◆ Exercise materials:
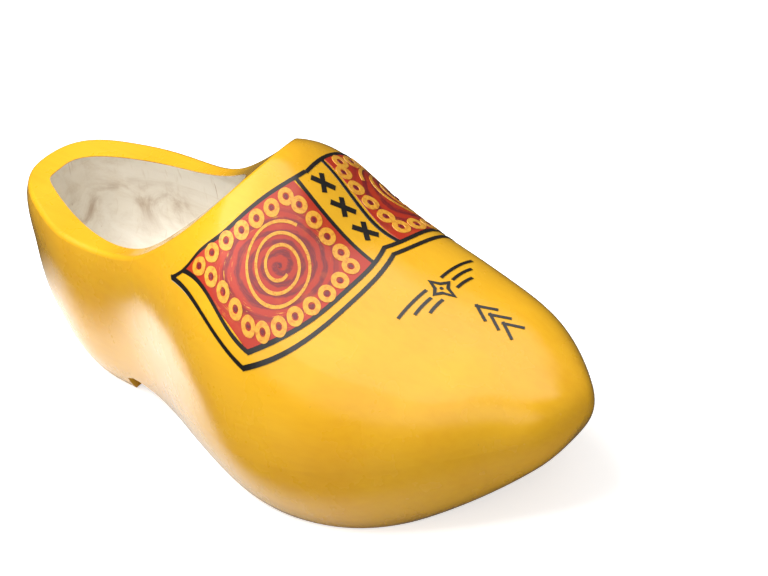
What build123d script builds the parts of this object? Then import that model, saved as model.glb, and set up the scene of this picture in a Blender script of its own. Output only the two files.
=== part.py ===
# Wooden clog for the right foot: one carved block, lacquered outside and on the rim, with painted folk decoration.
# Millimetres. +Z up, standing on z = 0. The toe points to -Y, the heel to +Y, the outer side of the foot to -X.

import os
from math import cos, hypot, pi, radians, sin

from build123d import *

os.makedirs("parts", exist_ok=True)

# overall sizes
length = 300.0
ball_width = 126.0
instep_height = 126.0

# walls of the foot hollow
side_wall = 9.5
heel_wall = 18.0
toe_wall = 32.0
vamp_wall = 10.0
sole_at_heel = 28.0
sole_at_ball = 15.0

# tread and the arch between heel and sole
heel_tread = 74.0
arch_end = 138.0
arch_height = 11.0

# surface layers
coat = 0.5
film = 0.2
rim_round = 2.2

# painted pattern, measured on the surface
line_width = 1.9
thin_line = 1.4
strip_half = 10.0
ring_count = 22
ring_size = 7.9
ring_hole = 3.3
ring_dot = 2.1
spiral_turns = 2.7
spiral_start = 4.8
spiral_end = 17.4
spiral_width = 1.35

along = length / 300.0
wide = ball_width / 126.0
tall = instep_height / 126.0

# One row for each station: distance from the heel, outer side, inner side, underside, ridge, height of the widest
# line, sideways place of the ridge. The underside is below zero where the block is pared flat for the tread.
stations = [
    (1.5, 6, 25, 37, 65, 50, 15),
    (6, 2, 35, 23, 82, 50, 15),
    (15, -6, 43, 8, 92, 50, 14),
    (30, -15, 49, -5, 99, 49, 14),
    (50, -23, 53, -15, 105, 48, 13),
    (75, -26, 52, -17, 110, 45, 13),
    (100, -32, 48, -13, 115, 41, 14),
    (125, -44, 51, -11, 121.5, 38, 20),
    (148, -55, 60.5, -12, 128, 37, 26),
    (172, -63, 61, -14, 118.5, 36, 21),
    (196, -64, 62, -16, 100, 37, 19),
    (220, -58.5, 61, -14, 89, 39, 20),
    (243, -47, 58.5, -5, 79, 41, 23),
    (264, -31.5, 53, 7, 71.5, 43, 23),
    (281, -15.5, 43, 19, 64, 44, 22),
    (292, -4.5, 33.5, 30, 57.5, 45, 21),
    (298.5, 9, 24.5, 41, 51, 46, 20),
]
heel_tip = (16, 50)
toe_tip = (16.5, 46)
roundness = 2.7
instep_roundness = 2.8
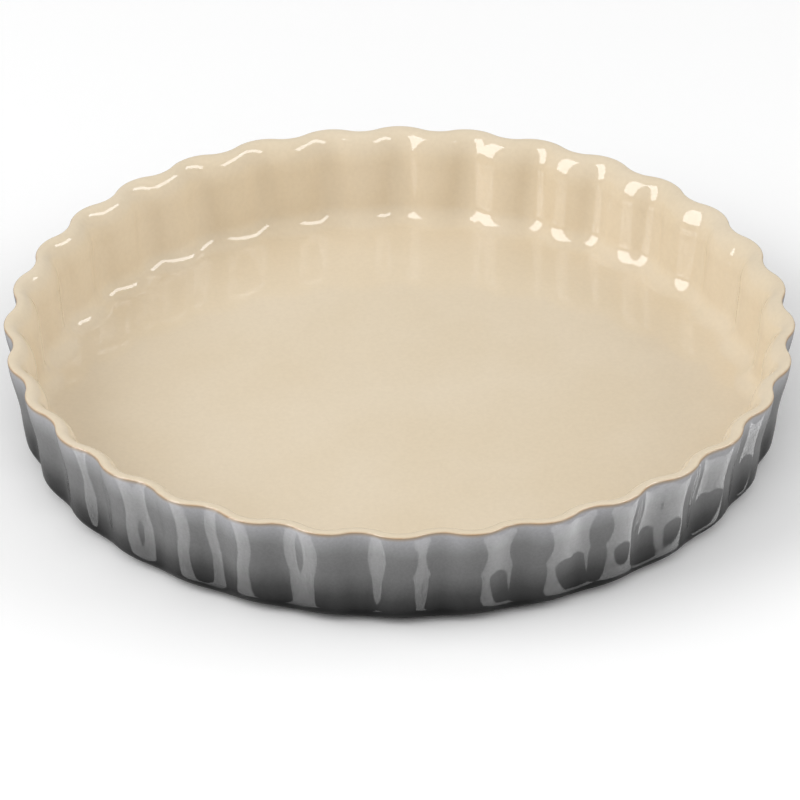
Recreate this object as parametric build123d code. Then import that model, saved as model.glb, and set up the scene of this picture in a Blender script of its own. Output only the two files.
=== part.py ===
from build123d import *

import math
import os

# A fluted stoneware pie dish with a flared rim: a one-piece fired dish with a cream glaze inside and over
# the rim, a grey second coat of glaze on its outside, and a glazed patch under its base, inside the bare
# foot ring.

# Driving dimensions in millimetres and degrees. The origin is the centre of the foot, on the table.
rim_diameter = 280.0  # over the flute crests, where the outer wall meets the rim's level
dish_height = 41.5
wall_thickness = 5.0  # below the flare, from the grey glaze to the inner wall, measured level
wall_draft = 6.5  # how far the wall leans outwards
floor_height = 8.0  # of the floor inside, above the table

# Flared rim, its heights counted down from the top
flare_width = 2.2  # how far the rim stands out from the line of the wall
flare_height = 14.5  # over which the flare opens
lip_height = 11.0  # of the rounding that leads from the inner wall to the top of the rim
lip_turn_shares = (0.8, 1)  # of its quarter turn at the upper edges of its two conical bands
land_width = 1.5  # of the flat top, measured from the outside of the grey glaze

# Flutes
flute_count = 32
flute_depth = 3.1  # crest to valley at the rim
crest_share = 0.6  # of a flute's curve that belongs to the crest arc, the rest to the valley arc
fade_power = 4.0  # how fast the flutes come up from the plain foot
run_count = 2  # straight runs to each arc where the body and the grey coat meet

# Rounded edges at the foot of the wall, outside and inside, each made of conical bands
heel_radius = 10.0
heel_turn_shares = (0, 0.46, 1)
floor_fillet_radius = 8.0
fillet_turn_shares = (0, 0.35, 1)

# Grey glaze coat
glaze_thickness = 0.5
glaze_drop = 0.6  # from the top of the rim down to the edge of the coat

# Bare foot ring, its outer wall under the lowest edge of the heel
foot_width = 6.0
foot_height = 1.5

overrun = 1.0  # how far the foot ring's solid runs on into the dish

half_pitch = 180 / flute_count
draft_angle = math.radians(wall_draft)
wall_turn = math.pi / 2 - draft_angle  # from level to the slope of the wall
heel_level = foot_height + heel_radius
fillet_level = floor_height + floor_fillet_radius


def line_radius(level):
    """Mean radius of the straight line of the glazed outer wall at a height, without the flare."""
    rim_radius = (rim_diameter - flute_depth) / 2
    return rim_radius - flare_width - (dish_height - level) * math.tan(draft_angle)


def wall_radius(level):
    """Mean radius of the glazed outer wall at a height, flare included."""
    return line_radius(level) + flare_width * max(0, 1 - (dish_height - level) / flare_height)


def depth_at(level):
    """Flute depth at a height: none at the top of the foot ring, full at the rim."""
    return flute_depth * (1 - ((dish_height - level) / (dish_height - foot_height)) ** fade_power)


def flute_marks(mean_radius, depth, inset):
    """Crest, joint and valley of half a flute whose crest lies on the X axis, moved in by inset.

    Two arcs run from the crest to the valley, square to the radius at both ends and tangent to each
    other at the joint. Each mark moves along its own normal, so an inset arc keeps its centre."""
    crest = Vector(mean_radius + depth / 2, 0)
    valley = Vector(mean_radius - depth / 2, 0).rotate(Axis.Z, half_pitch)
    crest_tangent = Vector(0, 1)
    valley_tangent = crest_tangent.rotate(Axis.Z, half_pitch)
    valley_share = 1 - crest_share
    chord = valley - crest
    along = chord.dot(crest_tangent * crest_share + valley_tangent * valley_share)
    bend = 2 * crest_share * valley_share * (1 - crest_tangent.dot(valley_tangent))
    reach = chord.dot(chord) / (along + math.sqrt(along**2 + bend * chord.dot(chord)))
    crest_corner = crest + crest_tangent * (reach * crest_share)
    valley_corner = valley - valley_tangent * (reach * valley_share)
    joint = crest_corner * valley_share + valley_corner * crest_share
    joint_normal = (valley_corner - crest_corner).normalized().rotate(Axis.Z, -90)
    return crest - Vector(inset, 0), joint - joint_normal * inset, valley - valley.normalized() * inset


def flute_arcs(mean_radius, depth, inset):
    """The crest arc and the valley arc of one flute, at level zero."""
    crest, joint, valley = flute_marks(mean_radius, depth, inset)
    joint_before = Vector(joint.X, -joint.Y)
    joint_after = joint_before.rotate(Axis.Z, 2 * half_pitch)
    return ThreePointArc(joint_before, crest, joint), ThreePointArc(joint, valley, joint_after)


def ring_of(flute, level):
    """A closed level outline from the edges of one flute."""
    edges = [edge.rotate(Axis.Z, 2 * half_pitch * turn) for turn in range(flute_count) for edge in flute]
    return Wire(edges).moved(Location((0, 0, level)))


def fluted_outline(level, mean_radius, depth, inset=0.0):
    """A closed level outline with one crest arc and one valley arc to a flute."""
    return ring_of(flute_arcs(mean_radius, depth, inset), level)


def hidden_outline(level, mean_radius, depth):
    """The outline of the body under the grey coat, with straight runs between points of the arcs."""
    runs = []
    for arc in flute_arcs(mean_radius, depth, 0.0):
        for run in range(run_count):
            runs.append(Edge.make_line(arc @ (run / run_count), arc @ ((run + 1) / run_count)))
    return ring_of(runs, level)


def heel_centre_radius():
    """Mean radius of the centre of the heel's rounding, which is also the foot ring's outer radius."""
    tangent_level = heel_level - heel_radius * math.sin(draft_angle)
    return line_radius(tangent_level) - heel_radius * math.cos(draft_angle)


def outer_block(make_outline, skin, top_drop):
    """The outside as a filled block, round the heel and up the flared wall to top_drop below the rim.

    Skin moves it in under the surface of the glaze. It starts that far outside the foot ring too, so
    that the coat has its full thickness where it ends against the ring."""
    outlines = []
    for share in heel_turn_shares:
        turned = wall_turn * share
        level = heel_level - (heel_radius - skin) * math.cos(turned)
        mean_radius = heel_centre_radius() + skin + (heel_radius - 2 * skin) * math.sin(turned)
        outlines.append(make_outline(level, mean_radius, depth_at(level - skin * math.cos(turned))))
    level_skin = skin / math.cos(draft_angle)
    for drop in (flare_height, top_drop):
        level = dish_height - drop
        outlines.append(make_outline(level, wall_radius(level) - level_skin, depth_at(level)))
    return Solid.make_loft(outlines, ruled=True)


def cavity():
    """The room inside the dish as a filled block: floor fillet, fluted wall and the lip's rounding.

    Every outline is inset from an outline of the outer wall, so each flute's pocket narrows towards the
    floor and opens towards the rim."""
    wall_foot = fillet_level - floor_fillet_radius * math.sin(draft_angle)
    foot_radius = line_radius(wall_foot)
    fillet_radius = foot_radius - wall_thickness - floor_fillet_radius * math.cos(draft_angle)
    outlines = []
    for share in fillet_turn_shares:
        turned = wall_turn * share
        level = fillet_level - floor_fillet_radius * math.cos(turned)
        inset = foot_radius - fillet_radius - floor_fillet_radius * math.sin(turned)
        outlines.append(fluted_outline(level, foot_radius, depth_at(wall_foot), inset))
    wall_head = dish_height - lip_height
    head_radius = line_radius(wall_head)
    outlines.append(fluted_outline(wall_head, head_radius, depth_at(wall_head), wall_thickness))
    land_radius = wall_radius(dish_height) - land_width
    lip_width = land_radius - head_radius + wall_thickness
    for share in lip_turn_shares:
        turned = math.pi / 2 * share
        level = wall_head + lip_height * math.sin(turned)
        inset = wall_radius(level) - land_radius + lip_width * math.cos(turned)
        outlines.append(fluted_outline(level, wall_radius(level), depth_at(level), inset))
    return Solid.make_loft(outlines, ruled=True)


def build():
    """Every separate solid of the dish, by node name."""
    dish = outer_block(hidden_outline, glaze_thickness, 0.0)
    coat = outer_block(fluted_outline, 0.0, glaze_drop)
    foot_radius = heel_centre_radius()
    foot = extrude(Circle(foot_radius), amount=foot_height + glaze_thickness + overrun)
    recess = extrude(Circle(foot_radius - foot_width), amount=foot_height + glaze_thickness)
    room_below = extrude(Circle(foot_radius - foot_width), amount=foot_height)
    return {
        "stoneware_dish": dish + foot - recess - cavity(),
        "exterior_glaze": coat - dish - foot,
        "underside_glaze": recess - room_below,
    }


os.makedirs("parts", exist_ok=True)
for name, shape in build().items():
    shape.label = name
    export_step(shape, f"parts/{name}.step")
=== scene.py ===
from collections import namedtuple
import math

import bpy
from mathutils import Euler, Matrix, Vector


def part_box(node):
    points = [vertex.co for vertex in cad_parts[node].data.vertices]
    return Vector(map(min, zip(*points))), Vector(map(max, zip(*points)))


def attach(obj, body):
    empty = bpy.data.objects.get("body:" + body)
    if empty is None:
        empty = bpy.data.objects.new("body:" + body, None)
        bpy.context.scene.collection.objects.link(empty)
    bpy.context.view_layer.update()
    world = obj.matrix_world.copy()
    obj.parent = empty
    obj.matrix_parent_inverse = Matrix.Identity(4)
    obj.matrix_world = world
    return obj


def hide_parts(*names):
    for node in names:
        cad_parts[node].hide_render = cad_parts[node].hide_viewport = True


# A fluted stoneware pie dish with a flared rim: cream glaze inside and over the rim, grey glaze outside
# that darkens to charcoal at the foot, and a bare clay foot ring. Metres, +Z up, the foot on the floor.

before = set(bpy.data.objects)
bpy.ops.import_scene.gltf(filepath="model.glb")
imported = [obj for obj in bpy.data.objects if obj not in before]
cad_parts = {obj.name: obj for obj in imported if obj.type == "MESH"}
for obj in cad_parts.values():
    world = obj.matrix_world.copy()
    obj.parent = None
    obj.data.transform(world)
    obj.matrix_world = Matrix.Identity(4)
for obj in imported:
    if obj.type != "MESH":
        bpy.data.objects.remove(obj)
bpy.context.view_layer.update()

MM = 0.001

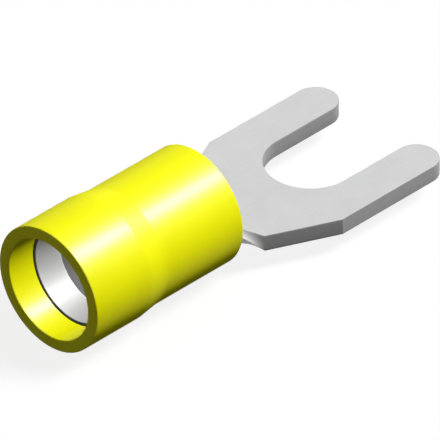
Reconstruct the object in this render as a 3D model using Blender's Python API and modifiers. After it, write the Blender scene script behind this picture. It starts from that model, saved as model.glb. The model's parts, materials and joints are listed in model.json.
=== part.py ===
# Insulated fork terminal: a nylon sleeve, its metal support sleeve and the rolled and punched terminal.
# Lengths run from the face of the wire mouth, along X, to the tips of the fork. Z is up, units are metres.
import math

import bmesh
import bpy

MM = 0.001

# Terminal: one piece of sheet, rolled into a barrel at one end and punched as a fork at the other
SHEET_THICKNESS = 1.0 * MM
BARREL_OUTER_RADIUS = 2.67 * MM
BARREL_START = 3.5 * MM
BARREL_END = 11.0 * MM
SEAM_GAP = 0.05 * MM
ENTRY_CONE_DEPTH = 1.08 * MM
ENTRY_RIM = 0.06 * MM
TONGUE_STEP_UP = 0.15 * MM
WAIST_FROM_BARREL = 2.53 * MM
WAIST_WIDTH = 6.62 * MM
SHOULDER_LENGTH = 4.17 * MM
FORK_WIDTH = 10.45 * MM
SLOT_WIDTH = 5.3 * MM
SLOT_BOTTOM_FROM_SHOULDER = 0.06 * MM
PRONG_REACH = 4.4 * MM

# Support sleeve: thin drawn tube that lines the nylon
SUPPORT_START = 1.8 * MM
SUPPORT_END = 11.2 * MM
SUPPORT_WALL = 0.17 * MM

# Insulating sleeve: moulded tube with a wider mouth
SLEEVE_LENGTH = 11.5 * MM
SLEEVE_WALL = 0.745 * MM
SLEEVE_EDGE_RADIUS = 0.06 * MM
MOUTH_STEP = 0.183 * MM
OUTER_TAPER_START = 4.21 * MM
OUTER_TAPER_LENGTH = 1.38 * MM
BORE_TAPER_START = 2.55 * MM
BORE_TAPER_LENGTH = 0.9 * MM

# Radial clearance between one tube and the next
TUBE_CLEARANCE = 0.025 * MM

# Fineness of the round shapes
STEPS_ROUND = 64
STEPS_EDGE = 3
STEPS_NECK = 5
CUT_MARGIN = 1.0 * MM

# Radii of the nested tubes, worked out from the barrel
SUPPORT_INNER_RADIUS = BARREL_OUTER_RADIUS + TUBE_CLEARANCE
SUPPORT_OUTER_RADIUS = SUPPORT_INNER_RADIUS + SUPPORT_WALL
SLEEVE_INNER_RADIUS = SUPPORT_OUTER_RADIUS + TUBE_CLEARANCE
SLEEVE_OUTER_RADIUS = SLEEVE_INNER_RADIUS + SLEEVE_WALL
MOUTH_OUTER_RADIUS = SLEEVE_OUTER_RADIUS + MOUTH_STEP

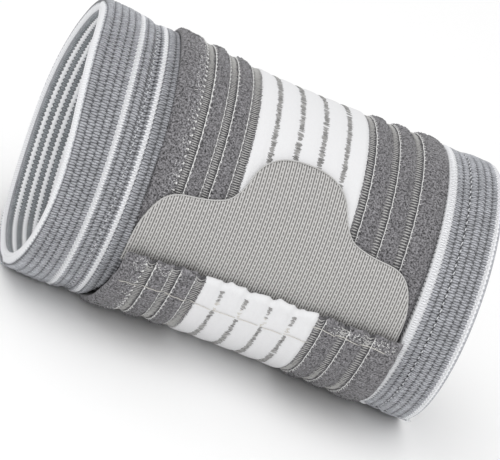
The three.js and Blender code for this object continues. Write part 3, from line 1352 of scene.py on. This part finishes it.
@dataclass
class StrapPiece:
    """The terry strap: padded ribs between sewn channels, wound on, with a folded, sewn end."""

    form: WrapForm
    margin: float = 6.4
    pitch: float = 5.2
    channels: int = 10
    channel_depth: float = 0.5
    white_depth: float = 0.12
    channel_floor: float = 0.6
    channel_wall: float = 1.9
    crown: float = 0.25
    white_crown: float = 0.06
    edge_round: float = 1.25
    right_taper: float = 0.6
    taper_reach: float = 3.2
    end_round: float = 1.3
    scallop: float = 0.4
    fold_tuck: float = 1.3
    puff: float = 0.3
    puff_span: tuple[float, float] = (2.0, 7.0)
    stitch_rows: tuple[float, float] = (2.6, 6.7)
    stitch_sink: float = 0.35
    stitch_width: float = 0.9
    loose: float = 0.12
    swell: Bump = Bump(0.7, 205.0, 48.0)
    swell_across: tuple[float, float] = (4.0, 12.0)
    left_give: float = 6.0
    right_give: float = 8.0
    step: float = 0.8
    hem_step: float = 0.25
    across_step: float = 0.3
    finish: TerryFinish = field(default_factory=lambda: TerryFinish(name="strap_terry"))

    @property
    def length(self) -> float:
        """The strap's length, from the seam to the folded end."""
        return self.form.wound_turn / self.form.degrees_per_mm

    def channel_share(self, across: np.ndarray, floor: float, wall: float) -> np.ndarray:
        """1 on a channel's floor and 0 on the ribs.

        Args:
            across: places across the strap, from its left edge.
            floor: half the floor's width.
            wall: how far from the channel's middle the ribs start.

        Returns:
            The share.
        """
        number = np.clip(np.round((across - self.margin) / self.pitch), 0, self.channels - 1)
        away = np.abs(across - self.margin - number * self.pitch)
        return 1 - smooth(away, floor, wall)

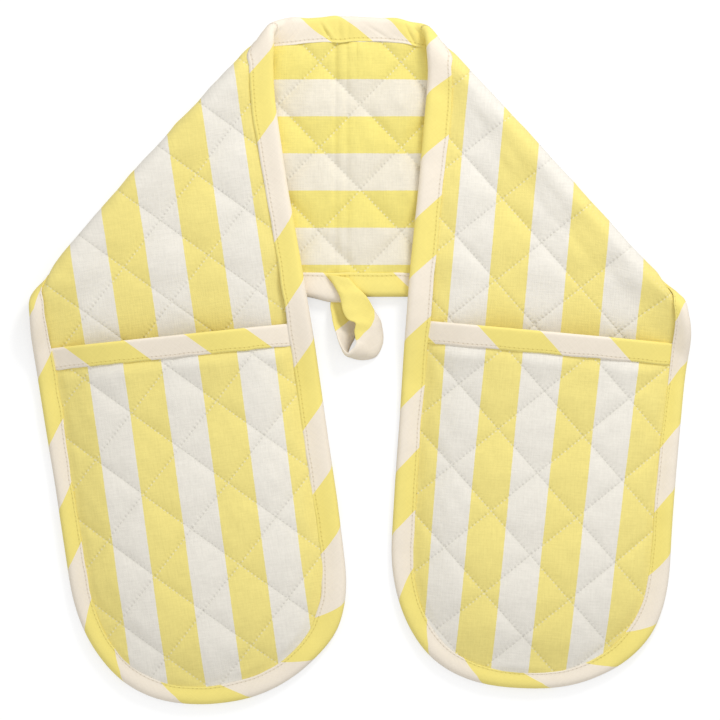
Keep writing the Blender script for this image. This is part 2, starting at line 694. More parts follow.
def build_tape(name, rings, run, rest, bands):
    """A closed tape: profiles carried along a path, each one a loop of outer then inner skin.

    Its maps are metres along it and from its nearer inner edge, and the band number.
    """
    stations, around = rings.shape[:2]
    number = np.arange(stations * around).reshape(stations, around)
    after = np.roll(number, -1, axis=1)
    sides = np.stack([number[:-1], after[:-1], after[1:], number[1:]], axis=-1).reshape(-1, 4)
    half = np.arange(around // 2 - 1)
    cap = np.stack([half, half + 1, around - 2 - half, around - 1 - half], axis=-1)
    last = cap[:, ::-1] + (stations - 1) * around
    faces = np.concatenate([sides, cap[:, ::-1], last[:, ::-1]])
    maps = {"cloth": stack(run, rest), "bands": stack(bands, rest)}
    maps = {label: values.reshape(-1, 2) for label, values in maps.items()}
    flat = np.arange(len(sides), len(faces))
    return build_piece(name, rings.reshape(-1, 3), faces, flat, maps, materials()["banded_tape"])


# Materials.


class Signal:
    """A socket of a material; Python's operators on it add Math nodes."""

    def __init__(self, wires, socket):
        self.wires = wires
        self.socket = socket

    def other(self, output):
        """Another output of the same node."""
        return Signal(self.wires, self.socket.node.outputs[output])

    def math(self, operation, *others, swap=False):
        """A Math node on this signal and the others; swap puts this one second."""
        terms = (*others, self) if swap else (self, *others)
        return self.wires.node("ShaderNodeMath", {"operation": operation}, dict(enumerate(terms)))

    def __add__(self, other):
        return self.math("ADD", other)

    def __sub__(self, other):
        return self.math("SUBTRACT", other)

    def __rsub__(self, other):
        return self.math("SUBTRACT", other, swap=True)

    def __mul__(self, other):
        return self.math("MULTIPLY", other)

    def __truediv__(self, other):
        return self.math("DIVIDE", other)

    def __abs__(self):
        return self.math("ABSOLUTE")

    __radd__ = __add__
    __rmul__ = __mul__


class Wires:
    """The nodes of one material or world."""

    def __init__(self, owner):
        owner.use_nodes = True
        self.tree = owner.node_tree
        self.tree.nodes.clear()

    def node(self, kind, settings=None, inputs=None, output=0):
        """Adds a node: its settings first, then the values or links of its sockets."""
        made = self.tree.nodes.new(kind)
        for label, value in (settings or {}).items():
            setattr(made, label, value)
        for label, value in (inputs or {}).items():
            if isinstance(value, Signal):
                self.tree.links.new(value.socket, made.inputs[label])
            else:
                made.inputs[label].default_value = value
        return Signal(self, made.outputs[output]) if len(made.outputs) else None

    def split(self, vector):
        """The x and the y of a vector."""
        first = self.node("ShaderNodeSeparateXYZ", None, {0: vector})
        return first, first.other(1)

    def uv(self, label):
        """A UV map of the piece as (vector, x, y)."""
        vector = self.node("ShaderNodeUVMap", {"uv_map": label})
        return (vector, *self.split(vector))

    def noise(self, vector, first, second, detail=1.0, roughness=0.5):
        """Noise from 0 to 1 with so many grains in a metre of the vector's x and y."""
        scaled = self.node(
            "ShaderNodeVectorMath", {"operation": "MULTIPLY"}, {0: vector, 1: (first, second, 1)}
        )
        return self.node(
            "ShaderNodeTexNoise", {"noise_dimensions": "3D"},
            {"Vector": scaled, "Scale": 1.0, "Detail": detail, "Roughness": roughness},
        )

    def step(self, value, low, high):
        """Smooth step of a value from 0 at low to 1 at high."""
        return self.node(
            "ShaderNodeMapRange", {"interpolation_type": "SMOOTHSTEP"},
            {"Value": value, "From Min": low, "From Max": high, "To Min": 0.0, "To Max": 1.0},
        )

    def mix(self, share, first, second, blend="MIX"):
        """One colour over another by a share."""
        return self.node(
            "ShaderNodeMix", {"data_type": "RGBA", "blend_type": blend},
            {0: share, 6: first, 7: second}, output=2,
        )

    def two_tone(self, number, even, odd, shade):
        """Two colours by turns as a number grows, times a shade, as (share of odd, colour)."""
        share = number.math("FLOOR").math("MODULO", 2.0)
        return share, self.mix(1.0, self.mix(share, even, odd), shade, "MULTIPLY")

    def woven(self, vector, ground, look, grains, shades, lifts):
        """A plain weave whose warp and weft take turns on top, as (shade, lift).

        The yarns' mottle, wide patches and fine flecks move the shade from 1 by the shades;
        mottle and flecks raise the cloth by the lifts.  Grains are patches and flecks a metre.
        """
        half_turn = math.pi / look.yarn_pitch
        warp, weft = ((part * half_turn).math("SINE") for part in self.split(vector))
        mottle = (self.noise(vector, 90, 1150) + self.noise(vector, 1150, 90)) * 0.5 - 0.5
        patch = self.noise(ground, grains[0], grains[0], 3.0) - 0.5
        fleck = self.noise(ground, grains[1], grains[1], 3.0, 0.7) - 0.5
        shade = mottle * shades[0] + patch * shades[1] + fleck * shades[2] + 1.0
        weave = (warp * weft * 0.5 + 0.5) * look.yarn_height
        return shade, weave + mottle * lifts[0] + fleck * lifts[1]

    def finish(self, colour, height, roughness, sheen):
        """A cloth surface of that colour, raised by a height in metres."""
        normal = self.node(
            "ShaderNodeBump", None, {"Height": height, "Distance": 1.0, "Strength": 1.0}
        )
        surface = self.node(
            "ShaderNodeBsdfPrincipled", None,
            {
                "Base Color": colour, "Roughness": roughness, "Normal": normal,
                "Specular IOR Level": 0.25, "Sheen Weight": sheen, "Sheen Roughness": 0.5,
            },
        )
        self.node("ShaderNodeOutputMaterial", None, {"Surface": surface})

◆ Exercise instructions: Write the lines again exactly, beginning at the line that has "for name, shape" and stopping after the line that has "obj.parent = None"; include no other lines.

◆ Finished exercise:
for name, shape in build().items():
    shape.label = name
    export_step(shape, f"parts/{name}.step")
=== scene.py ===
from collections import namedtuple
import math

import bpy
from mathutils import Euler, Matrix, Vector


def part_box(node):
    points = [vertex.co for vertex in cad_parts[node].data.vertices]
    return Vector(map(min, zip(*points))), Vector(map(max, zip(*points)))


def attach(obj, body):
    empty = bpy.data.objects.get("body:" + body)
    if empty is None:
        empty = bpy.data.objects.new("body:" + body, None)
        bpy.context.scene.collection.objects.link(empty)
    bpy.context.view_layer.update()
    world = obj.matrix_world.copy()
    obj.parent = empty
    obj.matrix_parent_inverse = Matrix.Identity(4)
    obj.matrix_world = world
    return obj


def hide_parts(*names):
    for node in names:
        cad_parts[node].hide_render = cad_parts[node].hide_viewport = True


# A fluted stoneware pie dish with a flared rim: cream glaze inside and over the rim, grey glaze outside
# that darkens to charcoal at the foot, and a bare clay foot ring. Metres, +Z up, the foot on the floor.

before = set(bpy.data.objects)
bpy.ops.import_scene.gltf(filepath="model.glb")
imported = [obj for obj in bpy.data.objects if obj not in before]
cad_parts = {obj.name: obj for obj in imported if obj.type == "MESH"}
for obj in cad_parts.values():
    world = obj.matrix_world.copy()
    obj.parent = None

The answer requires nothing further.